The area around Famy and Siniloan is largely forested and agricultural. If there is any need to expropriate land and/or to tunnel under built-up areas, it could be done at a much lower cost there than in ParaƱaque.

And although the strip of land between the lake and the Pacific Ocean is longer than the strip of land between the lake and Manila Bay, a spillway around Famy or Siniloan does not have to extend all the way to the ocean. It can end on the eastern slopes of the Sierra Madre, as long as the exit point is several meters lower than the entry point. The discharged water can then meander its way to the ocean, or a channel can be blasted and bulldozed for it through the foothills.

The discharged water can be tapped to turn the turbines of two or three mini-hydros on the way down, thus generating some 6 to 12 mw of electricity for local communities. And the discharged water does not have to flow uselessly into the ocean. It can be caught in a catchment basin that can be developed for fisheries, tourism and human habitation.
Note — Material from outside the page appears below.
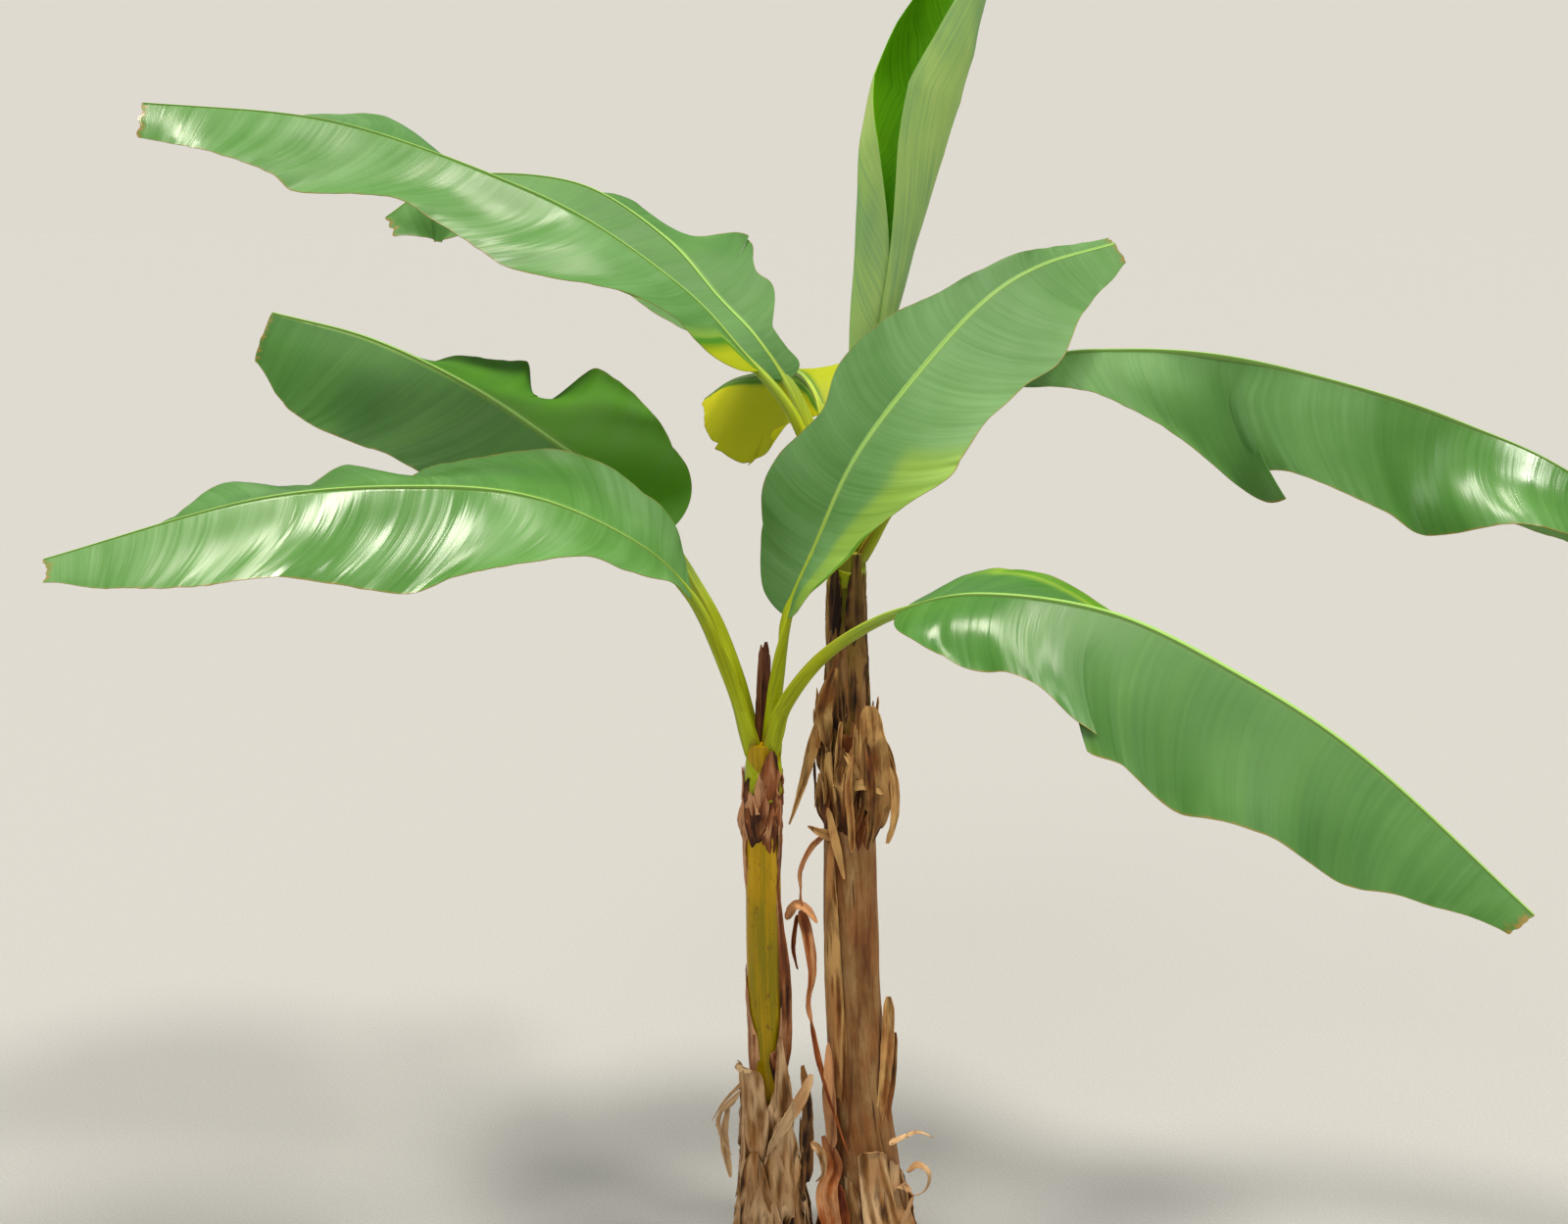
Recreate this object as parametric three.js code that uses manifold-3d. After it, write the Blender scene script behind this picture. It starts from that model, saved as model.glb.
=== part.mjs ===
// A young banana plant: a clump of two leafy stems that grew from one root.
// Millimetres, +Z up. The origin is the middle of the flat cut under the taller stem, at ground level.
// The clump is seen along +Y in its usual view, with +X to the right.

import * as THREE from "three";
import { mergeVertices } from "three/addons/utils/BufferGeometryUtils.js";
import Module from "manifold-3d";

const wasm = await Module();
wasm.setup();

// Driving sizes shared by many pieces.

const GAP = 0.3; // clearance where two pieces meet
const STEM_SIDES = 16; // faces round a stem
const STALK_SIDES = 8; // faces round a leaf stalk
const STALK_STEPS = 6; // rings along a leaf stalk
const STALK_FOOT_RADIUS = 13; // a leaf stalk where it leaves the stem
const STALK_END_RADIUS = 9; // a leaf stalk where the blade starts
const STALK_GROOVE = 0.6; // height of a stalk's grooved upper side, as a share of its radius
const STUB_STEPS = 4; // rings along the dry stub
const SEAT_DEPTH = 12; // how far a stalk would run into the stem before it is trimmed to its seat
const BLADE_STEPS = 16; // rows along a blade
const BLADE_COLUMNS = [-1, -0.66, -0.33, -0.06, 0, 0.06, 0.33, 0.66, 1]; // margin to rib to margin
const BLADE_THICKNESS = 2.4;
const KEEL_FOOT = 12; // depth of the rib under the blade, where the stalk ends
const KEEL_TIP = 4; // depth of the rib at the tip
const VEIN_SWEEP = [0.1, 0.2, 0.2, 0.2, -0.1]; // lean of the veins towards the tip, as a share of the width
const RIDGE = 0.03; // height of a stem's low ridges, as a share of its radius
const RIDGES = 3; // ridges round a stem
const RIDGE_PITCH = 160; // the ridges turn round the stem by a radian over this height
const SHAG = [ // two waves that make a dead sheath uneven: bumps round it, turn with height, share
  { bumps: 5, pitch: 23, share: 0.6 },
  { bumps: 7, pitch: -31, share: 0.4 },
];
const RIBBON_CROWN = 1.4; // a strip's middle, as a share of half its thickness
const RIBBON_STEPS = 2; // rings along a strip from one of its points to the next
const ROLL_SIDES = 10; // faces round the rolled leaf
const CURVE_DIVISIONS = 400; // steps that a curve's length is measured in
const ONE_POINT = 1e-4; // points closer than this are one

// Finishes.

const FINISH = {
  blade: { color: 0x6f9f58, roughness: 0.45, metalness: 0 },
  backlitBlade: { color: 0x9cab22, roughness: 0.5, metalness: 0 },
  rolledBlade: { color: 0xb4d080, roughness: 0.5, metalness: 0 },
  stalk: { color: 0x98a42c, roughness: 0.5, metalness: 0 },
  oliveSheath: { color: 0x9d8a22, roughness: 0.55, metalness: 0 },
  tanSheath: { color: 0xa9814f, roughness: 0.8, metalness: 0 },
  drySheath: { color: 0x9a7a58, roughness: 0.9, metalness: 0 },
  redBrownSheath: { color: 0x9a5a35, roughness: 0.9, metalness: 0 },
  darkStub: { color: 0x6a4226, roughness: 0.9, metalness: 0 },
};

// The stems: centre and radius of the stem at each height.

const TALL_STEM = [
  { z: 0, x: 0, y: 0, r: 80 },
  { z: 35, x: 0, y: 0, r: 66 },
  { z: 105, x: -4, y: 0, r: 54 },
  { z: 190, x: -10, y: 0, r: 47 },
  { z: 270, x: -16, y: 1, r: 44 },
  { z: 430, x: -26, y: 3, r: 41 },
  { z: 600, x: -31, y: 5, r: 39 },
  { z: 740, x: -34, y: 8, r: 36 },
  { z: 860, x: -37, y: 10, r: 31 },
  { z: 970, x: -39, y: 13, r: 27 },
  { z: 1050, x: -39, y: 15, r: 25 },
  { z: 1090, x: -38, y: 16, r: 25 },
];
const SHORT_STEM = [
  { z: 0, x: -150, y: -42, r: 64 },
  { z: 40, x: -150, y: -46, r: 50 },
  { z: 110, x: -150, y: -52, r: 38 },
  { z: 200, x: -151, y: -60, r: 31 },
  { z: 320, x: -154, y: -70, r: 27 },
  { z: 450, x: -159, y: -80, r: 25 },
  { z: 580, x: -161, y: -90, r: 25 },
  { z: 700, x: -162, y: -97, r: 25 },
  { z: 790, x: -161, y: -103, r: 24 },
  { z: 835, x: -161, y: -105, r: 23 },
];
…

The spillway in Famy or Siniloan can thus be the catalyst for the development of the eastern seaboard of Luzon, from Mauban to Infanta to Baler to Casiguran, and all its vast potentials for forestry, fisheries, mining, upland agriculture, jatropha plantations, tourism and even a major port on the Pacific Ocean, which will decongest the overcrowded National Capital Region and the equally overcrowded Lingayen-Lucena Corridor.

No government of these islands, from the time of the Aetas, has ever seen fit to make changes like this and develop this neglected side of Luzon. Time to think outside the box, with a spillway at Famy or Siniloan, and an over-all land-use plan by, who else, Jun Palafox. Has any of the presidential candidates thought of this?